In 1894 and living in London, Barrie married an actress, Mary Ansell. It would seem that the most successful product of their marriage was the St Bernard puppy they bought while on honeymoon in Switzerland. It was through walking the dog near his home in London in 1897 or 1898, that Barrie came to meet and know the Llewelyn-Davies family, Arthur and Sylvia and their five sons.
Over time, Barrie grew closer to the family, and more distant from his wife. Out of the stories he invented to entertain the Llewelyn-Davies boys emerged the character of Peter Pan, the boy who never grew up. Peter Pan first appeared in print in 1901 in The Little White Bird. This was followed by the stage play Peter Pan, which had its first performance on 27 December 1904, and which itself was later produced in novel form.

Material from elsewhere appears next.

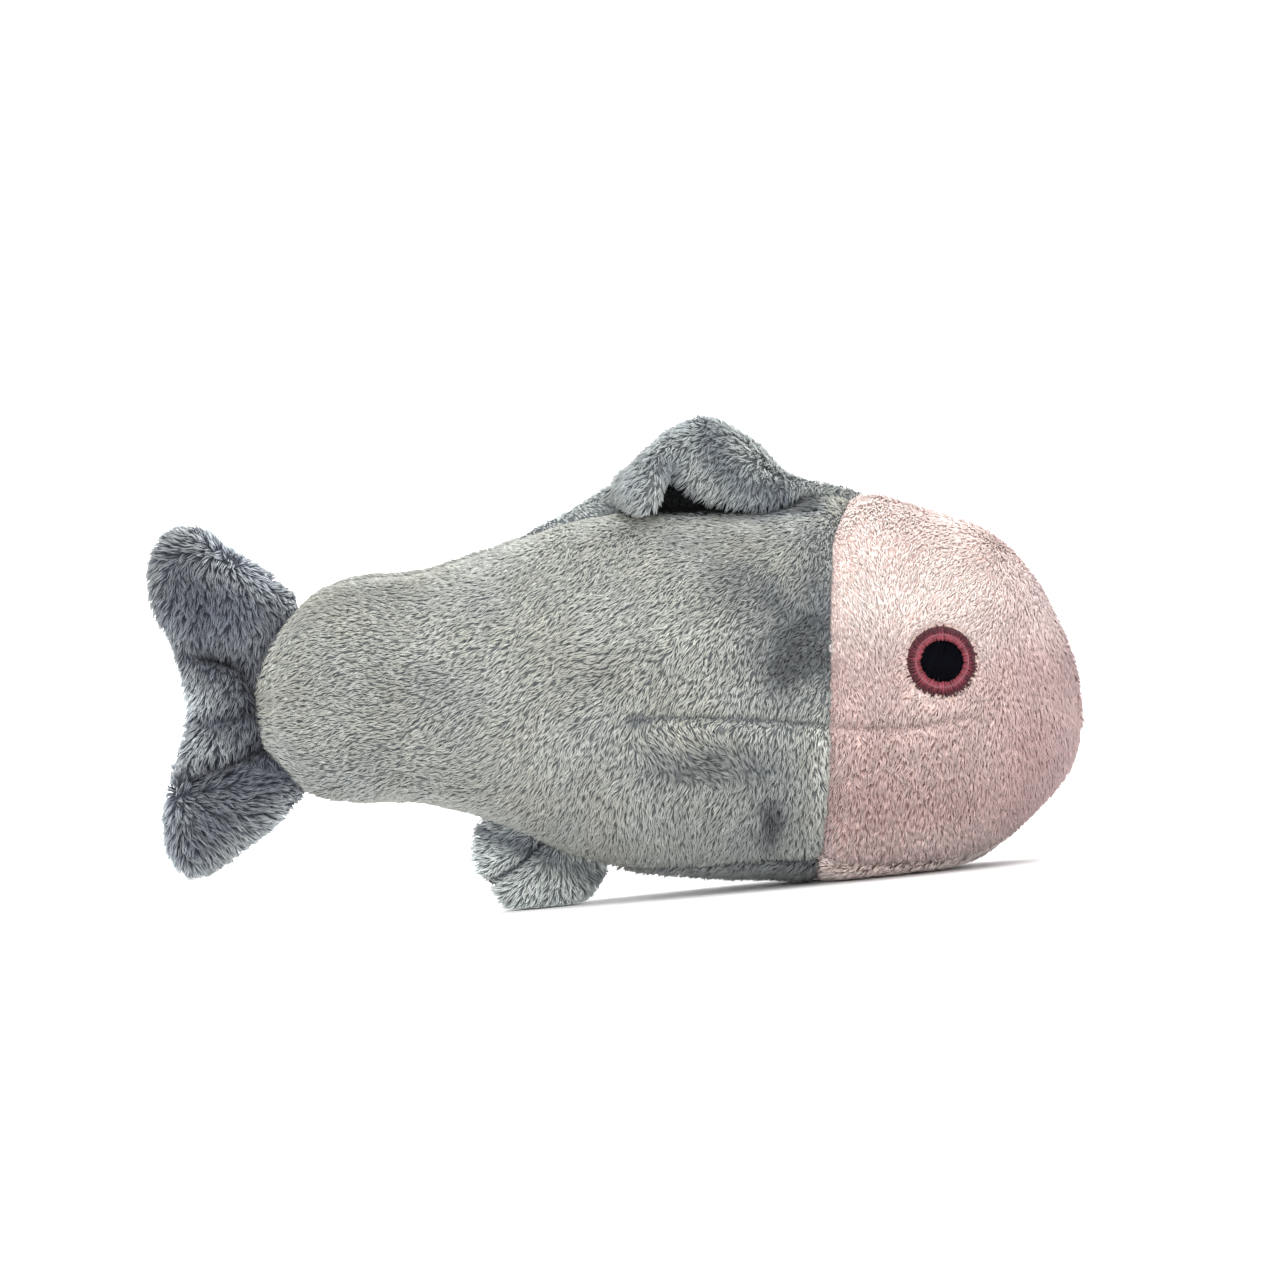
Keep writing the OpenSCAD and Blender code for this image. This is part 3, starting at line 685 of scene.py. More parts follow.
# ---------------------------------------------------------------- body: cloth and pile
last = len(ST_ROWS) - 1
PANELS = [
    ("flank_right", "side", 0, I_NECK, -1, "flank_panel_right"), ("flank_left", "side", 0, I_NECK, 1, "flank_panel_left"),
    ("head_right", "side", I_NECK, last, -1, "head_panel_right"), ("head_left", "side", I_NECK, last, 1, "head_panel_left"),
    ("belly", "gusset", I_A, I_NECK, 0, "belly_gusset"), ("chin", "gusset", I_NECK, I_B, 0, "chin_gusset"),
]


def flow_field(p, side, head):
    """Forward and upward parts of the lie of the pile, by place on the toy."""
    x, z = p[:, 0], p[:, 2]
    q = np.stack([x, z * 0 + side * 40, z], -1)
    if head:
        deg = 292 - 30 * smooth(42, 56, x) - 24 * smooth(54, 64, x) + 30 * smooth(66, 78, x)
        deg = deg + (262 - deg) * smooth(4, -8, z)
        ang = np.radians(deg + 12 * noise(q, 14, 21) + 6 * noise(q, 6, 22))
    else:
        # from lying back along the tail end to hanging straight down near the belly and the neck
        rear = 1 - smooth(-50, -5, x)
        low = smooth(10, -22, z) * smooth(-30, 0, x)
        front = smooth(15, 38, x)
        deg = 186 + 38 * (1 - rear) + 30 * low + 16 * front + 30 * noise(q, 20, 23) + 26 * noise(q, 8, 24)
        # under the dart the pile is brushed forward, in the shape of a leaf
        u, v = (x - 15.5) / 12.5, (z + 9.3 + .16 * (x - 15.5)) / 5.4
        leaf = smooth(1.35, .65, u * u + v * v) * (1 - .6 * smooth(17, 27, x))
        brushed = 306 + 42 * smooth(6, 24, x) * smooth(-5, -11, z)
        deg = deg + (brushed - deg) * leaf
        # and straight down beside the neck
        deg = deg + (268 - deg) * smooth(26, 33, x) * smooth(-4, -10, z)
        ang = np.radians(deg)
    return np.cos(ang), np.sin(ang)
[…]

Barrie's fame expanded as his fortune grew. He was knighted in 1913, the year in which he also became Rector of St Andrews University. He received the Order of Merit in 1922; in 1928 he succeeded Thomas Hardy as President of the Society of Authors; and he was Chancellor of the University of Edinburgh from 1930 to 1937, the year in which he died.
But his private life was less successful. Barrie's marriage was dissolved in 1910, the same year in which Sylvia Llewelyn-Davies died (her husband had died three years earlier). Barrie adopted their five sons, the "lost boys", but one was killed during the First World War and another drowned in 1921.